By Will Soutter
Bioengineers at Johns Hopkins have succeeded in designing nanoparticles that are capable of safely and predictably infiltrating deep into the brain, thus paving the way to develop a drug-delivery system that can effectively treat brain cancer and other issues that impact the brain.
Real-time imaging of a rodent brain shows that nanoparticles coated with polyethylene-glycol (PEG) (green) penetrate farther within the brain than particles without the PEG coating (red). (credit: Elizabeth Nance, Graeme Woodworth, Kurt Sailor)
The researchers have described the testing of their nanoparticles in human tissue and live rodent brains in the Science Translational Medicine journal. Justin Hanes, Director of the Johns Hopkins Center for Nanomedicine, informed that the research team has discovered a method that allows the drug-embedded nanoparticles to penetrate deep into the brain by preventing them from binding to their surroundings.
It is very difficult to administer a chemotherapy dose effective enough to penetrate the tissue without affecting the surrounding healthy tissues. To overcome this problem, researchers fashioned nanoparticles to deliver drugs in tiny, constant volumes over a period of time. However, these nanoparticles have very low efficacy as they cannot penetrate deep into the tissue due to their tendency to attach to cells at the targeted site, stated Charles Eberhart, Johns Hopkins pathologist who contributed to this discovery.
Graeme Woodworth, Hopkins neurosurgeon, and Elizabeth Nance, a graduate student in chemical and biomolecular engineering at Hopkins, believed that it may be possible to improve drug penetration if the interaction between the drug-delivery nanoparticles and their surroundings is minimized.
For this purpose, Nance applied clinically proven poly(ethylene glycol) or PEG over different-sized nano-scale plastic beads. The researchers also suspected that the beads may become slippery when coated with a dense PEG layer. They then injected the beads that were labeled with glowing tags into human and rodent brain tissue. The glowing tags enabled the researchers to see the penetration of the beads into the tissue. What they discovered was the dense PEG coating enabled the penetration of even larger beads that have double the size of previously believed to be the optimum size possible for penetrating into the brain tissue, when compared to less densely coated beads and non-PEG-coated beads. They obtained the same results when they tested the coated beads carrying the chemotherapy medicine paclitaxel in rat brain tissue.

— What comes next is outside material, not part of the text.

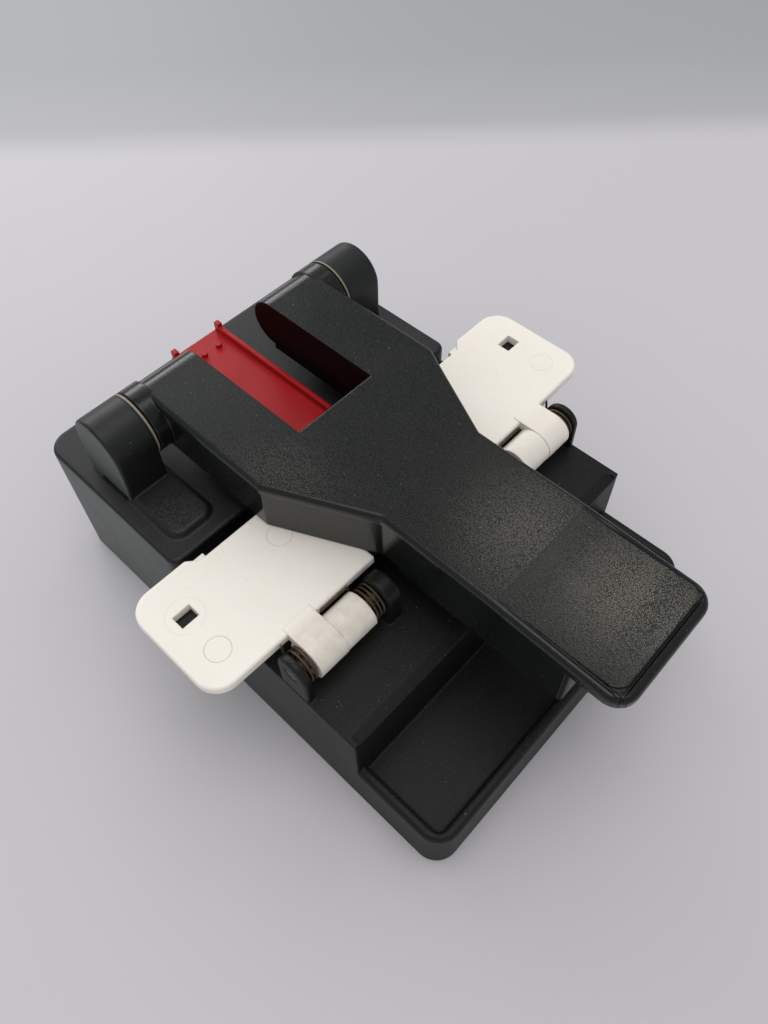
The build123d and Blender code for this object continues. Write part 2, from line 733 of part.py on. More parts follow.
with BuildPart() as arm_shell:
    # top plate, standing a little proud of the skirt all round
    with BuildSketch(Plane.XY.offset(lip_side_z)):
        with BuildLine():
            Polyline(*arm_corners(0, lip_front_y, nose_y), close=True)
        make_face()
        fillet(vertices().group_by(Axis.Y)[0], lip_corner)
    extrude(amount=arm_top_z - lip_side_z)
    # ledge that falls away round the thumb pad towards the front
    with BuildSketch(Plane.YZ):
        with BuildLine():
            Polyline(
                (pad_rear_y, arm_top_z),
                (lip_front_y - 1, arm_top_z - pad_ledge_drop),
                (lip_front_y - 1, arm_top_z + 1),
                (pad_rear_y, arm_top_z + 1),
                close=True,
            )
        make_face()
    extrude(amount=handle_half_width + 1, both=True, mode=Mode.SUBTRACT)
    top_edges = arm_shell.edges().filter_by_position(Axis.Y, lip_front_y - 1, nose_y - 0.1)
    top_edges = top_edges.filter_by_position(Axis.Z, arm_top_z - pad_ledge_drop - 0.1, arm_top_z + 0.1)
    fillet([edge for edge in top_edges if abs(edge.center().Y - pad_rear_y) > 0.1], top_round)
    with BuildSketch(Plane.XY.offset(lip_side_z + 0.2)):
        with Locations((0, (pad_rear_y + pad_front_y) / 2)):
            Rectangle(2 * pad_half_width, pad_rear_y - pad_front_y)
        fillet(vertices().group_by(Axis.Y)[0], 2.8)
    extrude(amount=arm_top_z - lip_side_z - 0.2)
    # shallow dish for the thumb
    dish_radius = ((pad_rear_y - pad_front_y) ** 2 / 4 + pad_dish**2) / (2 * pad_dish)
    dish_centre = (0, (pad_rear_y + pad_front_y) / 2, arm_top_z - pad_dish + dish_radius)
    with Locations(Location(dish_centre, (0, 90, 0))):
        Cylinder(dish_radius, 2 * pad_half_width + 0.4, mode=Mode.SUBTRACT)
    # deeper rim of the overhanging end
    with BuildSketch(Plane.XY.offset(lip_bottom_z)):
        with Locations((0, (lip_front_y + handle_front_y + 6) / 2)):
            Rectangle(2 * handle_half_width, handle_front_y + 6 - lip_front_y)
        fillet(vertices().group_by(Axis.Y)[0], lip_corner)
    extrude(amount=lip_side_z - lip_bottom_z + 0.1)
    rim_under = arm_shell.faces().sort_by(Axis.Z)[0].edges().filter_by_position(
        Axis.Y, lip_front_y - 1, handle_front_y + 5.9
    )
    fillet(rim_under, 0.7)
    # skirt
    skirt_top_z = arm_top_z - top_round - 0.1
    with BuildSketch(Plane.XY.offset(arm_bottom_z)):
        with BuildLine():
            Polyline(*arm_corners(skirt_inset, handle_front_y - skirt_inset, nose_y), close=True)
        make_face()
        fillet(vertices().group_by(Axis.Y)[0], handle_corner)
    extrude(amount=skirt_top_z - arm_bottom_z)
    with BuildSketch(Plane.XY.offset(handle_bottom_z)):
        with Locations((0, (handle_front_y + waist_front_y - 4.0) / 2)):
            Rectangle(2 * (handle_half_width - skirt_inset), waist_front_y - 4.0 - handle_front_y)
        fillet(vertices().group_by(Axis.Y)[0], handle_corner)
    extrude(amount=skirt_top_z - handle_bottom_z)
    # rounded tail round the hinge
    tail_half_width = arm_half_width - skirt_inset
    rod(-tail_half_width, tail_half_width, nose_y, nose_z, nose_radius)
    block(
        -tail_half_width, tail_half_width, nose_y - nose_radius, nose_y, hinge_z - 4.1, nose_z + 2,
    )
    for side in (-1, 1):
        rod(
            side * (arm_half_width - 1.5),
            side * (ear_inner_x - bush_flange - side_gap),
            hinge_y,
            hinge_z,
            ear_radius,
        )
    # hollow underside
    with BuildSketch(Plane.XY.offset(handle_bottom_z - 1)):
        with BuildLine():
            Polyline(
                *arm_corners(
                    skirt_inset + arm_skin, handle_front_y - skirt_inset, nose_y - nose_radius - 1
                ),
                close=True,
            )
        make_face()
    extrude(amount=arm_top_z - arm_skin - handle_bottom_z + 1, mode=Mode.SUBTRACT)
    # tape slot, open to the rear, with its own walls
    block(
        -slot_half_width - arm_skin,
        slot_half_width + arm_skin,
        slot_front_y - arm_skin,
        nose_y - 2,
        arm_bottom_z,
        arm_top_z - 1,
    )
    block(
        -slot_half_width,
        slot_half_width,
        slot_front_y,
        hinge_y + ear_radius + 1,
        handle_bottom_z - 1,
        arm_top_z + 1,
        Mode.SUBTRACT,
    )
    slot_corners = arm_shell.edges().filter_by(Axis.Z).filter_by_position(
        Axis.Y, slot_front_y - 0.01, slot_front_y + 0.01
    )
    fillet(slot_corners, 0.3)
    # bosses for the blade carrier
    for x, y in carrier_screw_spots:
        post(x, y, carrier_top_z, arm_top_z - 1, 2.4)
        post(x, y, carrier_top_z - 1, arm_top_z - arm_skin, 0.95, Mode.SUBTRACT)
    for side in (-1, 1):
        rod(
            side * axle_inner_x,
            side * (ear_inner_x + 4),
            hinge_y,
            hinge_z,
            axle_radius,
            Mode.SUBTRACT,
        )
arm_shell.part.label = "arm_shell"
export_step(arm_shell.part, "parts/arm_shell.step")

# ---------------------------------------------------------------- blades under the arm
carrier_y = (film_y - 12.6, slot_front_y - arm_skin - side_gap)
carrier_half_x = 12.2
front_knife_y = seat_y[0] - knife_thickness
rear_knife_y = seat_y[1]
cut_thickness = 0.8
cut_y = (bed_front_y + 0.6, bed_rear_y - 0.6)
carrier_cut_z = (carrier_bottom_z - 1, carrier_top_z + 1)

with BuildPart() as knife_carrier:
    block(-carrier_half_x, carrier_half_x, carrier_y[0], carrier_y[1], carrier_bottom_z, carrier_top_z)
    fillet(knife_carrier.edges().filter_by(Axis.Z), 1.5)
    for side in (-1, 1):
        post(side * stem_x, film_y, *carrier_cut_z, stem_radius + stem_clearance, Mode.SUBTRACT)
    for x, y in carrier_screw_spots:
        post(x, y, *carrier_cut_z, 1.2, Mode.SUBTRACT)
    for y0 in (front_knife_y, rear_knife_y):
        block(
            -knife_half_length, knife_half_length, y0, y0 + knife_thickness, *carrier_cut_z, Mode.SUBTRACT
        )
    block(cut_x, cut_x + cut_thickness, *cut_y, *carrier_cut_z, Mode.SUBTRACT)
knife_carrier.part.label = "knife_carrier"
export_step(knife_carrier.part, "parts/knife_carrier.step")

for name, y0 in (("front_tape_knife", front_knife_y), ("rear_tape_knife", rear_knife_y)):
    with BuildPart() as knife:
        block(-knife_half_length, knife_half_length, y0, y0 + knife_thickness, knife_tip_z, carrier_top_z)
        cutting = knife.edges().filter_by(Axis.X).group_by(Axis.Z)[0]
        outer_edge = cutting.sort_by(Axis.Y)[0 if y0 < film_y else -1]
        chamfer(outer_edge, length=0.4, length2=0.4)
    knife.part.label = name
    export_step(knife.part, "parts/" + name + ".step")

with BuildPart() as film_knife:
    block(cut_x, cut_x + cut_thickness, *cut_y, knife_tip_z, carrier_top_z)
    cutting = film_knife.edges().filter_by(Axis.Y).group_by(Axis.Z)[0]
    chamfer(cutting.sort_by(Axis.X)[-1], length=0.5, length2=0.5)
film_knife.part.label = "film_knife"
export_step(film_knife.part, "parts/film_knife.step")

with BuildPart() as carrier_screws:
    for x, y in carrier_screw_spots:
        post(x, y, carrier_bottom_z - 1.2, carrier_bottom_z, 2.0)
        post(x, y, carrier_bottom_z, carrier_top_z + 3, 0.93)
carrier_screws.part.label = "carrier_screws"
export_step(carrier_screws.part, "parts/carrier_screws.step")

# ---------------------------------------------------------------- pressure pad
pad_y = (film_y - pad_half_y, film_y + pad_half_y)

with BuildPart() as pressure_pad:
    block(-pad_half_x, pad_half_x, *pad_y, pad_bottom_z + 1.0, pad_top_z)
    fillet(pressure_pad.edges().filter_by(Axis.Z), 0.8)
    for side in (-1, 1):
        post(side * stem_x, film_y, pad_top_z, carrier_top_z + 0.7, stem_radius)
        post(side * stem_x, film_y, carrier_top_z + 0.3, carrier_top_z + 1.1, 1.9)
pressure_pad.part.label = "pressure_pad"
export_step(pressure_pad.part, "parts/pressure_pad.step")

with BuildPart() as pad_face:
    block(-pad_half_x, pad_half_x, *pad_y, pad_bottom_z, pad_bottom_z + 1.0)
    fillet(pad_face.edges().filter_by(Axis.Z), 0.8)
pad_face.part.label = "pad_face"
export_step(pad_face.part, "parts/pad_face.step")


def pad_spring(name, side):
    """Compression coil round one stem of the pressure pad."""
    height = carrier_bottom_z - pad_top_z - pad_wire - 0.1
    turns = 2.0
    pitch = height / turns

    def place(v, is_direction):
        if is_direction:
            return v
        return (side * stem_x + v[0], film_y + v[1], pad_top_z + pad_wire / 2 + 0.05 + v[2])

    coil = (0, 2 * pi * turns, pad_coil_radius, pitch, place)
    points, tangents = coil_points(*coil)
    print(name, "least gap", coil_gap(*coil, pad_wire))
    sweep_wire(name, arcs_through(points, tangents), Vector(*points[0]), Vector(*tangents[0]), pad_wire)


pad_spring("left_pad_spring", -1)
pad_spring("right_pad_spring", 1)
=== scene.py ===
import bpy, json, math
from mathutils import Matrix, Vector

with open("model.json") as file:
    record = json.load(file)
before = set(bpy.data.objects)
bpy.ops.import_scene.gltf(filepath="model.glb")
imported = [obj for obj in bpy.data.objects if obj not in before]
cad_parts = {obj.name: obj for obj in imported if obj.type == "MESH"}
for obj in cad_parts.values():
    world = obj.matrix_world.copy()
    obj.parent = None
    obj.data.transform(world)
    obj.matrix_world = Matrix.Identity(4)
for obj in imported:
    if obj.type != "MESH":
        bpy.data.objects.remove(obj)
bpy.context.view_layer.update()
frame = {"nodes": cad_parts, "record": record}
nodes = frame["nodes"]
mm = 0.001  # metres

# node settings that are used over and over, by short names
times = {"operation": "MULTIPLY"}
plus = {"operation": "ADD"}
minus = {"operation": "SUBTRACT"}
timesPlus = {"operation": "MULTIPLY_ADD"}
squareRoot = {"operation": "SQRT"}
unsigned = {"operation": "ABSOLUTE"}
below = {"operation": "LESS_THAN"}
above = {"operation": "GREATER_THAN"}
larger = {"operation": "MAXIMUM"}
dotProduct = {"operation": "DOT_PRODUCT"}
smooth = {"interpolation_type": "SMOOTHSTEP"}
colourMix = {"data_type": "RGBA", "blend_type": "MIX"}


# sRGB hex to linear colour
def linear(hexColour):
    out = []
    for i in (0, 2, 4):
        c = int(hexColour[i:i + 2], 16) / 255
        out.append(c / 12.92 if c <= 0.04045 else ((c + 0.055) / 1.055) ** 2.4)
    return (*out, 1.0)


def grey(v):
    return (v, v, v, 1)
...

Nance stated that the researchers developed nanoparticles that are capable of carrying five folds more drug, release it for three folds as long and penetrate deeper into the brain. Woodworth commented that the next move is to explore the possibility of slowing down tumor recurrence or growth in rodents and upgrade the nanoparticles to deliver drugs for treating other brain diseases such as Parkinson's, Alzheimer's, traumatic brain injury, stroke and multiple sclerosis. The team is also exploring the possibility of intravenously administering its nanoparticles.